» **Exercise instructions**:
Quote only the lines from the line containing "Model this object" to the line containing "rear_rail_height = 73.0", with both of those lines included, please, exactly as written.

» **Recorded data**:
···
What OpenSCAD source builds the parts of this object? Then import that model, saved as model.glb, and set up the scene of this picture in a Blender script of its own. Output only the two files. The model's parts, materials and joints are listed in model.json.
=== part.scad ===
···
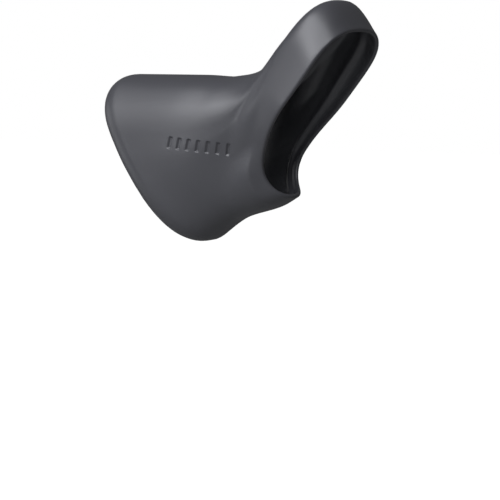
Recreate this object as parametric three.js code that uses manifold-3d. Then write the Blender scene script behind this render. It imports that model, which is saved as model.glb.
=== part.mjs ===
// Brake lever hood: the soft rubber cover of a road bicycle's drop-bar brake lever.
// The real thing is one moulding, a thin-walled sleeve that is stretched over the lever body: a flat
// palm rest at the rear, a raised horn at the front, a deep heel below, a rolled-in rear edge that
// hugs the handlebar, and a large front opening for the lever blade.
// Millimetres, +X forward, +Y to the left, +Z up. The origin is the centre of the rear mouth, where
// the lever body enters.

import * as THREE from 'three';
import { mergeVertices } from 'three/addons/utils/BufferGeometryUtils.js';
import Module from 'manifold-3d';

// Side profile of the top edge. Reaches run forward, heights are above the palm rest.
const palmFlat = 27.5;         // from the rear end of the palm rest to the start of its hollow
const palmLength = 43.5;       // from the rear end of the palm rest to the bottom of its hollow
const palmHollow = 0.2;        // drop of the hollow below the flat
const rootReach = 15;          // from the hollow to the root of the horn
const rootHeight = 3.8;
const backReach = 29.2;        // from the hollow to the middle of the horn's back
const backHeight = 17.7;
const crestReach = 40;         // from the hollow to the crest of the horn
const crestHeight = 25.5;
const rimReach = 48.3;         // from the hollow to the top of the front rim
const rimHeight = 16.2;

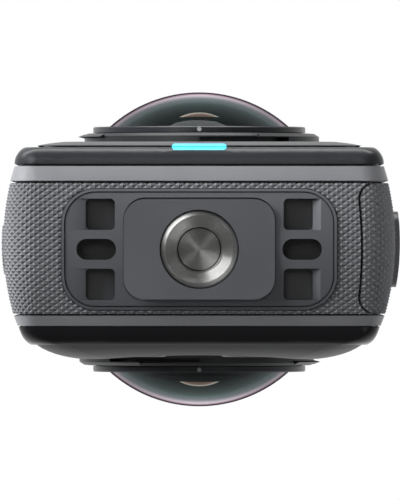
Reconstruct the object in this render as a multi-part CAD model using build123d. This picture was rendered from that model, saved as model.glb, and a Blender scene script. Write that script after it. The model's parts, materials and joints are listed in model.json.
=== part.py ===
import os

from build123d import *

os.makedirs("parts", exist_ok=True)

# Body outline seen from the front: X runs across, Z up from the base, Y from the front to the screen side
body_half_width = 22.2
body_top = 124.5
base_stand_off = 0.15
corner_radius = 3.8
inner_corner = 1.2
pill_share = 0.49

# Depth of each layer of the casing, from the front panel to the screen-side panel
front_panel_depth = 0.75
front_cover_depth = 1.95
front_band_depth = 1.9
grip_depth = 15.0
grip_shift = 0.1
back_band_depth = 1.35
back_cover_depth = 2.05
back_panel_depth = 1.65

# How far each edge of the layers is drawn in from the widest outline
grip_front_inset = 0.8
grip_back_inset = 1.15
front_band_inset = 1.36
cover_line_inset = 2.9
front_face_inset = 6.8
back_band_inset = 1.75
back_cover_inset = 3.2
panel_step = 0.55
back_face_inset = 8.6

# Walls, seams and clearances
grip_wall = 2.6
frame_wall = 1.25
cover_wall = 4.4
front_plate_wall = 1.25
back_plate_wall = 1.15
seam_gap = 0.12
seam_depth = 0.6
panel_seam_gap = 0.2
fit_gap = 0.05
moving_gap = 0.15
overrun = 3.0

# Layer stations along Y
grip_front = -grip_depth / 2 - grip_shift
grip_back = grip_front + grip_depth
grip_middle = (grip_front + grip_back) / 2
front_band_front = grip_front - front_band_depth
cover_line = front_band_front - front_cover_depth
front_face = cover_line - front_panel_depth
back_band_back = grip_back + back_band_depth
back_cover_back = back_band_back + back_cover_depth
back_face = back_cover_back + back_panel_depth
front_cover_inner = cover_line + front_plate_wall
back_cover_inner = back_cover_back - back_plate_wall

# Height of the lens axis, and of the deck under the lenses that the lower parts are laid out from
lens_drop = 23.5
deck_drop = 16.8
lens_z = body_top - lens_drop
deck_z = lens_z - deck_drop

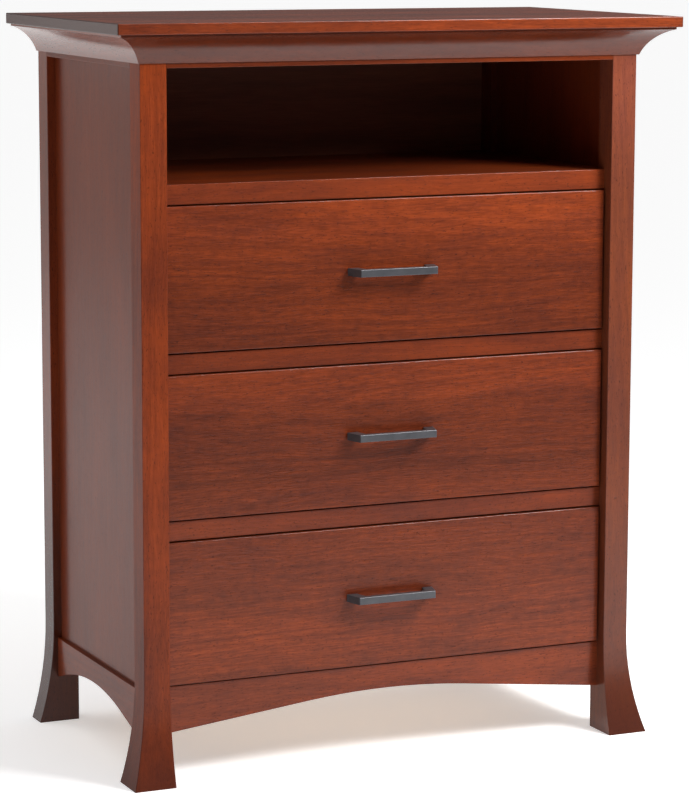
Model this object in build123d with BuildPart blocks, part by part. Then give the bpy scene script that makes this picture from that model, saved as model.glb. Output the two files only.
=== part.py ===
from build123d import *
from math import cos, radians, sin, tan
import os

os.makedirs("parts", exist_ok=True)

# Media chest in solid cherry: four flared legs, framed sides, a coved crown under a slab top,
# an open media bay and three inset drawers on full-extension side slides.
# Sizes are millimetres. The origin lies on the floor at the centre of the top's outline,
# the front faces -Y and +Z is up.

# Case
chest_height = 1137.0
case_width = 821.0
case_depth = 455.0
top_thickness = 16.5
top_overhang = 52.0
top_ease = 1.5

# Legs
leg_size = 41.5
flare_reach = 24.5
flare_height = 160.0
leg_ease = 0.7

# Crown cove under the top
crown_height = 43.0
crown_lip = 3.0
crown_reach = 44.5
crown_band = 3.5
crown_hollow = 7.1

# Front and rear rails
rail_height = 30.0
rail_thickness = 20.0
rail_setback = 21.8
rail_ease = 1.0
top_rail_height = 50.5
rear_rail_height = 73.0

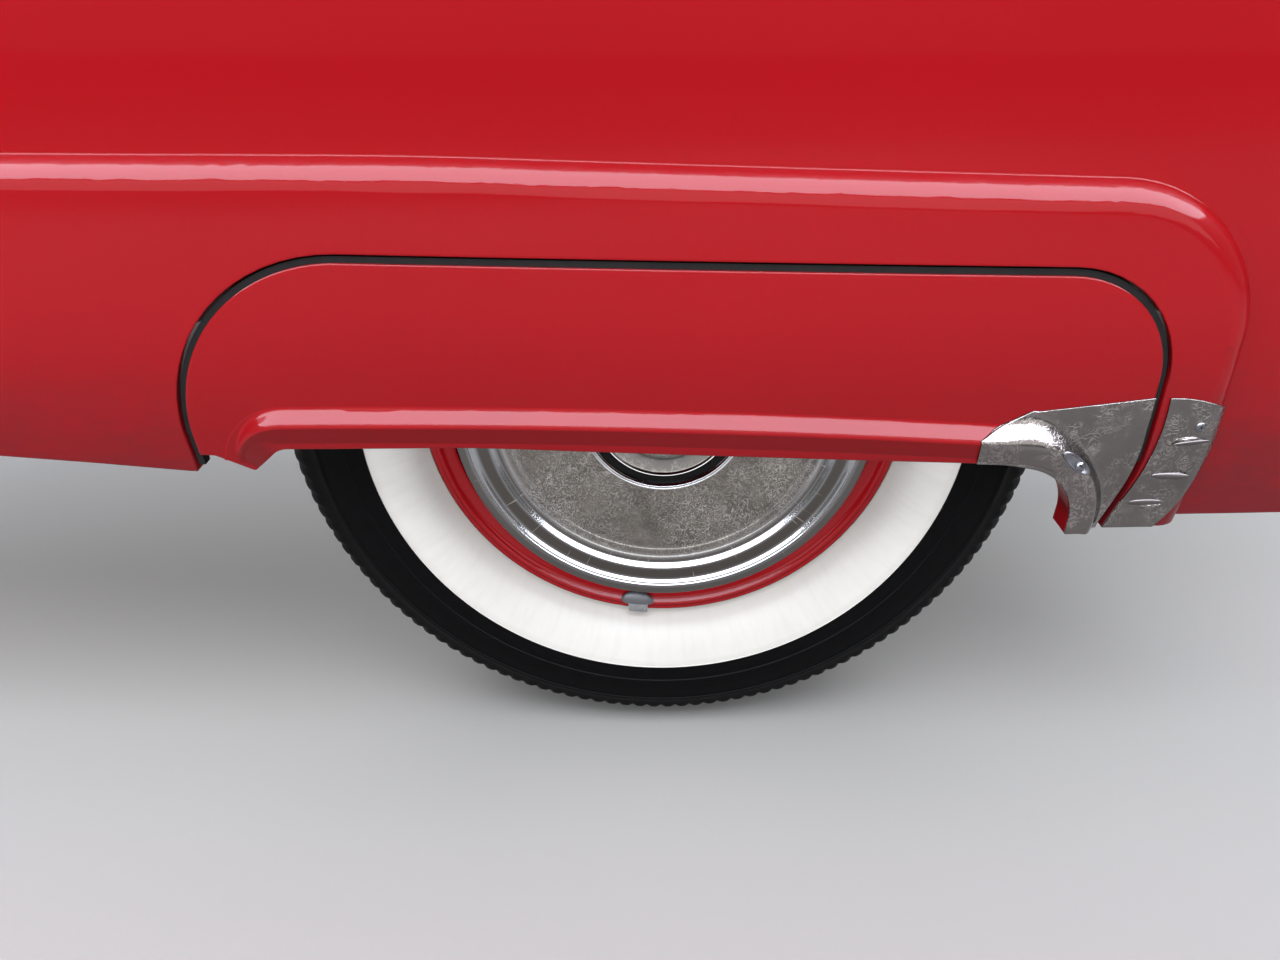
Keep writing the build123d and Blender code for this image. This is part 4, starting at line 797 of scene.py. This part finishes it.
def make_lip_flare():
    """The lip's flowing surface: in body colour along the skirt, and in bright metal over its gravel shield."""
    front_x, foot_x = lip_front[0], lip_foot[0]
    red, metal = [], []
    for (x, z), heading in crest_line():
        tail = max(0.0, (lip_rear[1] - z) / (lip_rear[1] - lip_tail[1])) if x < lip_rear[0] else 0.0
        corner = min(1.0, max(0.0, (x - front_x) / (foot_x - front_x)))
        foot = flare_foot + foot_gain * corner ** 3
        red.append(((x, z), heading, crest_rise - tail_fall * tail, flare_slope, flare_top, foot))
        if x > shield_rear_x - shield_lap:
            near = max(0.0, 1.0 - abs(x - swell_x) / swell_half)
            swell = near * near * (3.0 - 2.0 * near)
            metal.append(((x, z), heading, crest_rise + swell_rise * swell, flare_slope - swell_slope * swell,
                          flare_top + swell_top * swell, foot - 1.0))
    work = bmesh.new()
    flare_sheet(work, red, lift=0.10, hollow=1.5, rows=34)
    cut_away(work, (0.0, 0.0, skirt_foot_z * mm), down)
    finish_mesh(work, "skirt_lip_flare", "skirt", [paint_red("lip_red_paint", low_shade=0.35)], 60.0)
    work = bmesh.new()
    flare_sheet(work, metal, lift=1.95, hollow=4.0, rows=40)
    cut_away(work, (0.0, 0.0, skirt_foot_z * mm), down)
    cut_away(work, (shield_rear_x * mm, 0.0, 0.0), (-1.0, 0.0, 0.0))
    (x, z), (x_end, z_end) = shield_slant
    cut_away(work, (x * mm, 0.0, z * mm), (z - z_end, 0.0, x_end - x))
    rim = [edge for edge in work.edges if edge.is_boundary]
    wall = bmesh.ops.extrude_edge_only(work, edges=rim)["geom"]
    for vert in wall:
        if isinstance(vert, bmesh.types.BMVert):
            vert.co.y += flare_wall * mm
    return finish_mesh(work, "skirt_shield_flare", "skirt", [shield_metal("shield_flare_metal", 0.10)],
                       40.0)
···
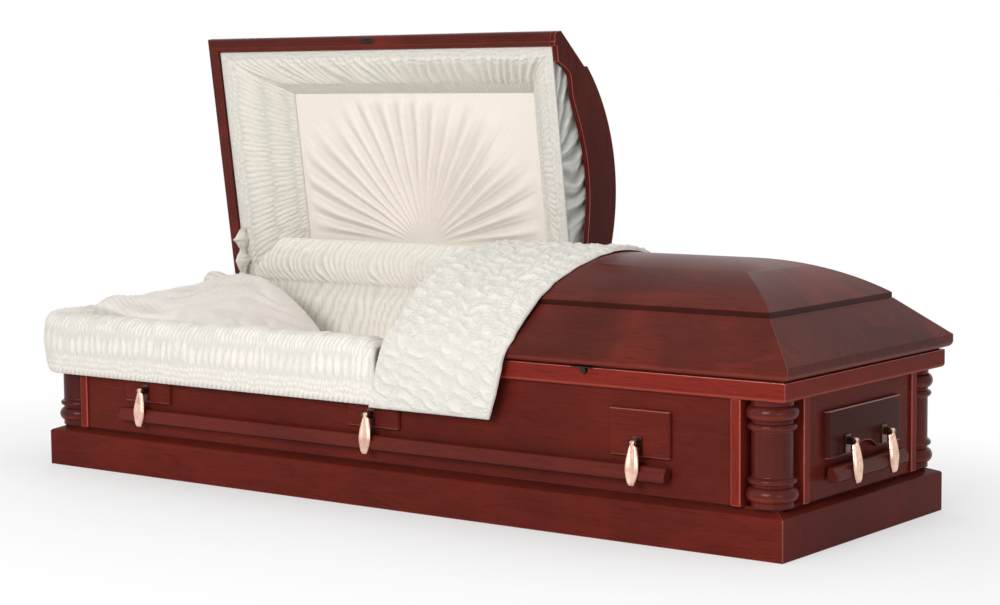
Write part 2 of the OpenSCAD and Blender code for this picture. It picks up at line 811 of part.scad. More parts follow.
···
» **Task solution**:
Model this object in build123d with BuildPart blocks, part by part. Then give the bpy scene script that makes this picture from that model, saved as model.glb. Output the two files only.
=== part.py ===
from build123d import *
from math import cos, radians, sin, tan
import os

os.makedirs("parts", exist_ok=True)

# Media chest in solid cherry: four flared legs, framed sides, a coved crown under a slab top,
# an open media bay and three inset drawers on full-extension side slides.
# Sizes are millimetres. The origin lies on the floor at the centre of the top's outline,
# the front faces -Y and +Z is up.

# Case
chest_height = 1137.0
case_width = 821.0
case_depth = 455.0
top_thickness = 16.5
top_overhang = 52.0
top_ease = 1.5

# Legs
leg_size = 41.5
flare_reach = 24.5
flare_height = 160.0
leg_ease = 0.7

# Crown cove under the top
crown_height = 43.0
crown_lip = 3.0
crown_reach = 44.5
crown_band = 3.5
crown_hollow = 7.1

# Front and rear rails
rail_height = 30.0
rail_thickness = 20.0
rail_setback = 21.8
rail_ease = 1.0
top_rail_height = 50.5
rear_rail_height = 73.0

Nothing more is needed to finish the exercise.